Excerpt from a dataset:
• • • • •

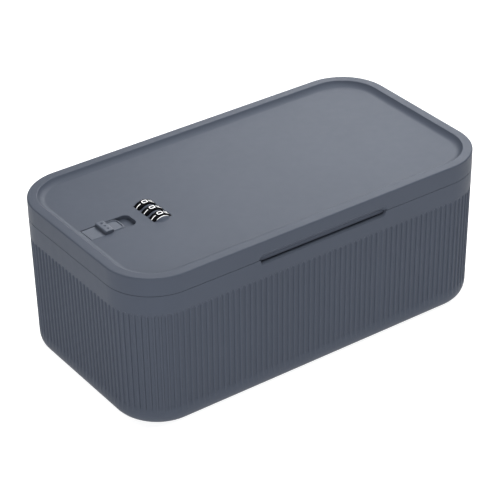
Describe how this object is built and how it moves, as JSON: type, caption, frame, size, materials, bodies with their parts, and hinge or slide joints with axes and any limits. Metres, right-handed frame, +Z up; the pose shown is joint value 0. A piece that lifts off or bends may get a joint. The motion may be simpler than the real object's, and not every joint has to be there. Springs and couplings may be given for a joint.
{
  "type": "combination lock storage box",
  "caption": "Ribbed rectangular storage box with rounded corners, a hinged lid with a raised rim, a number-wheel lock, a slide latch and side finger slots.",
  "frame": {"origin": "centre of the flat underside, between the side walls, on the surface the box stands on", "axes": "+X along the box from the lock end to the hinge end, +Y to the long side behind, +Z up"},
  "size_m": [0.3086, 0.1624, 0.1204],
  "materials": {
    "shell_plastic": "slate grey moulded plastic, fine satin texture",
    "inner_plastic": "dark grey moulded plastic, satin",
    "wheel_plastic": "black moulded plastic, satin",
    "digit_paint": "white printed numbers",
    "cam_plastic": "natural acetal, satin",
    "plated_steel": "zinc-plated steel",
    "spring_steel": "spring steel, bright"
  },
  "bodies": {
    "bin": {"bin_shell": "shell_plastic", "strike_plate": "plated_steel", "strike_screws": "plated_steel", "hinge_pins": "plated_steel"},
    "lid": {"lid_shell": "shell_plastic", "lock_housing": "inner_plastic", "housing_screws": "plated_steel", "dial_detent_spring": "spring_steel", "latch_detent_spring": "spring_steel", "reset_spring": "spring_steel"},
    "slider": {"latch_slider": "shell_plastic", "latch_bolt": "plated_steel", "bolt_screws": "plated_steel"},
    "reset_shaft": {"dial_axle": "plated_steel", "axle_clips": "spring_steel", "reset_button": "inner_plastic"},
    "dial_1": {"number_wheel_1": "wheel_plastic"},
    "dial_2": {"number_wheel_2": "wheel_plastic"},
    "dial_3": {"number_wheel_3": "wheel_plastic"},
    "cam_1": {"wheel_cam_1": "cam_plastic"},
    "cam_2": {"wheel_cam_2": "cam_plastic"},
    "cam_3": {"wheel_cam_3": "cam_plastic"}
  },
  "joints": [
    {"name": "lid_hinge", "type": "hinge", "parent": "bin", "child": "lid", "pos_m": [0.154, 0, 0.1065], "axis": [0, 1, 0], "range_deg": [0, 105]},
    {"name": "latch_slide", "type": "slide", "parent": "lid", "child": "slider", "axis": [1, 0, 0], "range_m": [0, 0.0085]},
    {"name": "dial_1_turn", "type": "hinge", "parent": "lid", "child": "dial_1", "pos_m": [-0.0842, -0.0093, 0.1112], "axis": [0, 1, 0], "continuous": true},
    {"name": "dial_2_turn", "type": "hinge", "parent": "lid", "child": "dial_2", "pos_m": [-0.0842, 0, 0.1112], "axis": [0, 1, 0], "continuous": true},
    {"name": "dial_3_turn", "type": "hinge", "parent": "lid", "child": "dial_3", "pos_m": [-0.0842, 0.0093, 0.1112], "axis": [0, 1, 0], "continuous": true},
    {"name": "code_reset", "type": "slide", "parent": "lid", "child": "reset_shaft", "axis": [0, -1, 0], "range_m": [0, 0.0011], "stiffness_N_per_m": 300, "springref_m": -0.001, "deforming": ["reset_spring"]},
    {"name": "cam_1_turn", "type": "hinge", "parent": "reset_shaft", "child": "cam_1", "pos_m": [-0.0842, -0.0131, 0.1112], "axis": [0, 1, 0], "continuous": true},
    {"name": "cam_2_turn", "type": "hinge", "parent": "reset_shaft", "child": "cam_2", "pos_m": [-0.0842, -0.0038, 0.1112], "axis": [0, 1, 0], "continuous": true},
    {"name": "cam_3_turn", "type": "hinge", "parent": "reset_shaft", "child": "cam_3", "pos_m": [-0.0842, 0.0055, 0.1112], "axis": [0, 1, 0], "continuous": true}
  ],
  "couplings": [
    {"joint": "cam_1_turn", "follows": "dial_1_turn", "ratio": 1},
    {"joint": "cam_2_turn", "follows": "dial_2_turn", "ratio": 1},
    {"joint": "cam_3_turn", "follows": "dial_3_turn", "ratio": 1}
  ]
}
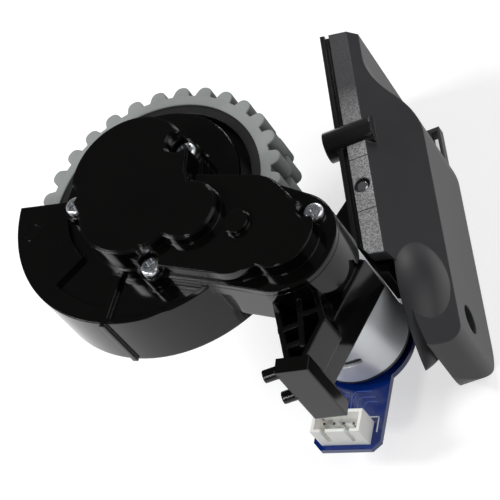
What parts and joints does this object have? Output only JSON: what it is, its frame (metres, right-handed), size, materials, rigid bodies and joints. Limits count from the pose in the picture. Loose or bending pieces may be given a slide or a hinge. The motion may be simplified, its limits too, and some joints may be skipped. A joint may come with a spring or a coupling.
{
  "type": "robot vacuum drive wheel module",
  "caption": "Drive wheel module of a robot vacuum: lugged wheel in a geared swing arm with motor, encoder board and socket, hung on a pivot bracket.",
  "frame": {"origin": "wheel centre: axle axis at the middle of the tyre width", "axes": "+Z along the axle towards the gear case cover, +X towards the outer skin of the pivot bracket, +Y along the bracket towards its narrow end"},
  "size_m": [0.0953, 0.1072, 0.065],
  "materials": {
    "black_gloss_plastic": "glossy",
    "dark_matte_plastic": "matte, fine texture",
    "grey_rubber": "matte",
    "hub_plastic": "satin",
    "white_acetal": "satin",
    "steel": "ground",
    "zinc_plated_steel": "zinc plated",
    "nickel_plated_steel": "satin plated",
    "sintered_bronze": "satin",
    "ferrite": "matte",
    "copper": "enamelled wire",
    "brass": "satin",
    "black_pbt": "satin",
    "blue_board": "solder mask",
    "white_nylon": "satin",
    "tinned_copper": "tin plated",
    "silicon_steel": "laminated"
  },
  "bodies": {
    "bracket": {"bracket_cover": "dark_matte_plastic", "hinge_pin": "steel", "hinge_clip": "steel"},
    "arm": {"gear_case": "black_gloss_plastic", "gear_case_cover": "black_gloss_plastic", "cover_screws": "zinc_plated_steel", "axle_pin": "steel", "axle_clip": "steel", "gear_shaft_1": "steel", "gear_shaft_2": "steel", "gear_shaft_3": "steel", "motor_can": "nickel_plated_steel", "motor_end_cap": "black_pbt", "motor_magnets": "ferrite", "motor_front_bush": "sintered_bronze", "motor_rear_bush": "sintered_bronze", "motor_brushes": "brass", "motor_screws": "zinc_plated_steel", "encoder_board": "blue_board", "connector_housing": "white_nylon", "connector_pins": "tinned_copper"},
    "wheel": {"wheel_hub": "hub_plastic", "tyre": "grey_rubber", "hub_bushes": "sintered_bronze"},
    "gear_1": {"compound_gear_1": "white_acetal"},
    "gear_2": {"compound_gear_2": "white_acetal"},
    "gear_3": {"compound_gear_3": "white_acetal"},
    "rotor": {"motor_shaft": "steel", "motor_pinion": "brass", "rotor_core": "silicon_steel", "rotor_windings": "copper", "commutator": "copper", "encoder_magnet": "ferrite"}
  },
  "joints": [
    {"name": "arm_swing", "type": "hinge", "parent": "bracket", "child": "arm", "pos_m": [0.0455, -0.003, -0.0206], "axis": [0, 0, 1], "range_deg": [-78, 2]},
    {"name": "wheel_spin", "type": "hinge", "parent": "arm", "child": "wheel", "pos_m": [0, 0, 0], "axis": [0, 0, 1], "continuous": true},
    {"name": "gear_3_spin", "type": "hinge", "parent": "arm", "child": "gear_3", "pos_m": [0, -0.0096, 0.01], "axis": [0, 0, 1], "continuous": true},
    {"name": "gear_2_spin", "type": "hinge", "parent": "arm", "child": "gear_2", "pos_m": [0.01269, -0.0164, 0.014], "axis": [0, 0, 1], "continuous": true},
    {"name": "gear_1_spin", "type": "hinge", "parent": "arm", "child": "gear_1", "pos_m": [0.02386, -0.02344, 0.0125], "axis": [0, 0, 1], "continuous": true},
    {"name": "rotor_spin", "type": "hinge", "parent": "arm", "child": "rotor", "pos_m": [0.03269, -0.02957, -0.009], "axis": [0, 0, 1], "continuous": true}
  ],
  "couplings": [
    {"joint": "gear_1_spin", "follows": "rotor_spin", "ratio": -0.30303},
    {"joint": "gear_2_spin", "follows": "rotor_spin", "ratio": 0.11364},
    {"joint": "gear_3_spin", "follows": "rotor_spin", "ratio": -0.037879},
    {"joint": "wheel_spin", "follows": "rotor_spin", "ratio": -0.012626}
  ]
}
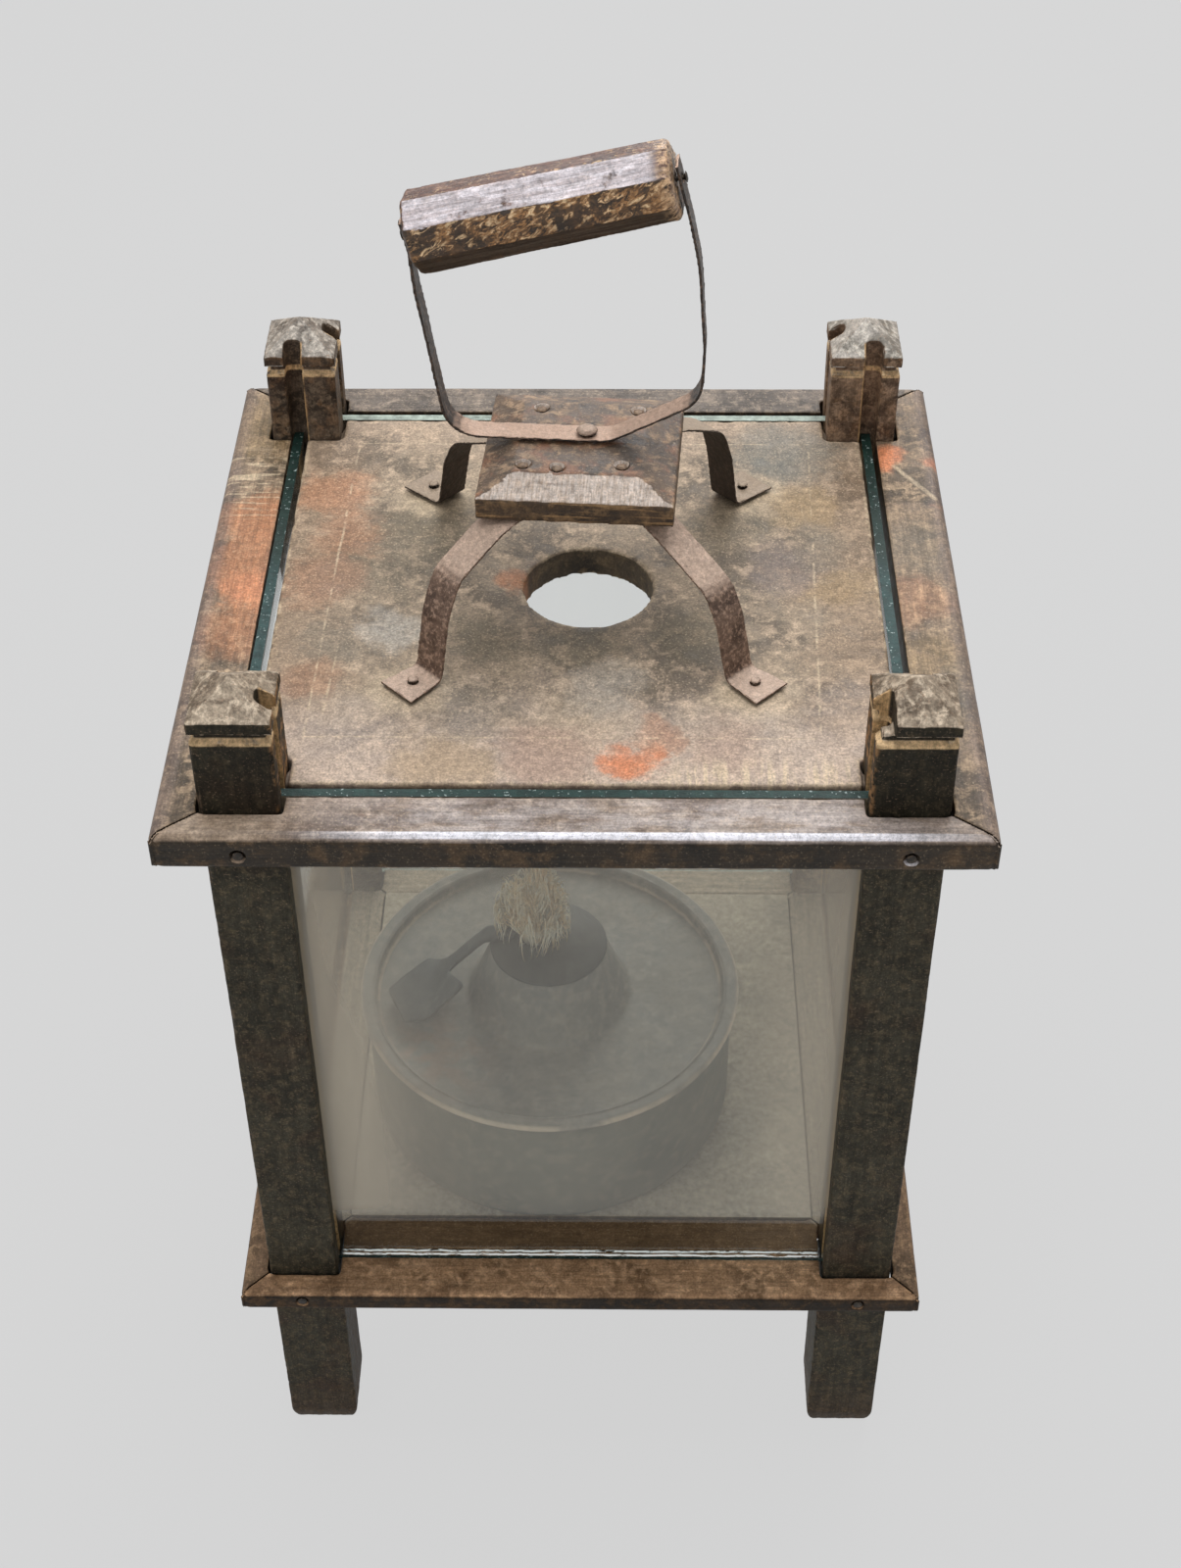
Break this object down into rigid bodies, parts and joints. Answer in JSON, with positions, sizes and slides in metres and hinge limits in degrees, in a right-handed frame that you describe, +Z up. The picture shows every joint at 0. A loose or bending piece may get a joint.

• • • • •

* _STATED TASK_
Filter the records above and return every line that holds the word "pose".

* _FULL RESPONSE_
Describe how this object is built and how it moves, as JSON: type, caption, frame, size, materials, bodies with their parts, and hinge or slide joints with axes and any limits. Metres, right-handed frame, +Z up; the pose shown is joint value 0. A piece that lifts off or bends may get a joint. The motion may be simpler than the real object's, and not every joint has to be there. Springs and couplings may be given for a joint.
What parts and joints does this object have? Output only JSON: what it is, its frame (metres, right-handed), size, materials, rigid bodies and joints. Limits count from the pose in the picture. Loose or bending pieces may be given a slide or a hinge. The motion may be simplified, its limits too, and some joints may be skipped. A joint may come with a spring or a coupling.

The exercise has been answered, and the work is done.